Attorneys for the defendants appealed the verdicts, and the Supreme Court of Illinois affirmed the original verdict. The U.S. Supreme Court refused to hear the case.

One of the men, outspoken anarchist Louis Lingg, killed himself rather than face execution. Illinois Gov. Richard Oglesby commuted the sentences of two more (Fielden and Schwab, an editorial assistant to the newspaper editor Spies) to life imprisonment. But on Nov. 11, 1887, Parsons, Spies, Adolph Fischer (a typesetter at Spies’ newspaper), and Engel were hanged.

A later governor, John Altgeld, pardoned Fielden, Neebe, and Schwab in 1893.

Later investigations found bias toward the prosecution in the jury, in the judge, and even in the bailiff. Distrust of law enforcement grew, as did the strength of the labor movement.

The first international May Day took place on May 1, 1890. Workers around the world gathered to publicize their aims and claims. The eight-hour work day eventually became a reality.

A monument to those convicted after the Haymarket Square Riot appeared in 1893 in Waldheim Cemetery, in Forest Park, Ill. The monument is next to the graves of those executed.

A monument to the police officers killed in the riot appeared at Chicago Police Headquarters in 1889.

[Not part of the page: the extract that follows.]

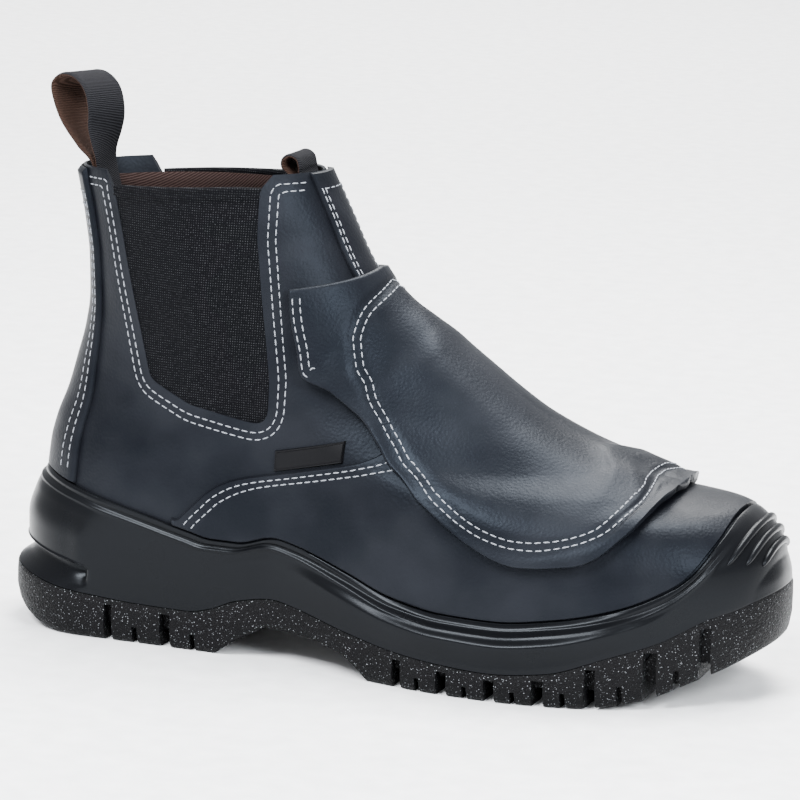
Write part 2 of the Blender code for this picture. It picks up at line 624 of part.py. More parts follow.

Investigators and historians have identified many suspects through the years, but no evidence clearly linking anyone (including those convicted) to the bombing has yet been found. The one exception is this: Fragments of the bomb removed from police officers killed in the blast matched materials found in the home of Lingg, who was known to have made bombs before; and it was Lingg who chose to avoid the hanging by ending his own life. But even in this case, no straight line can be drawn.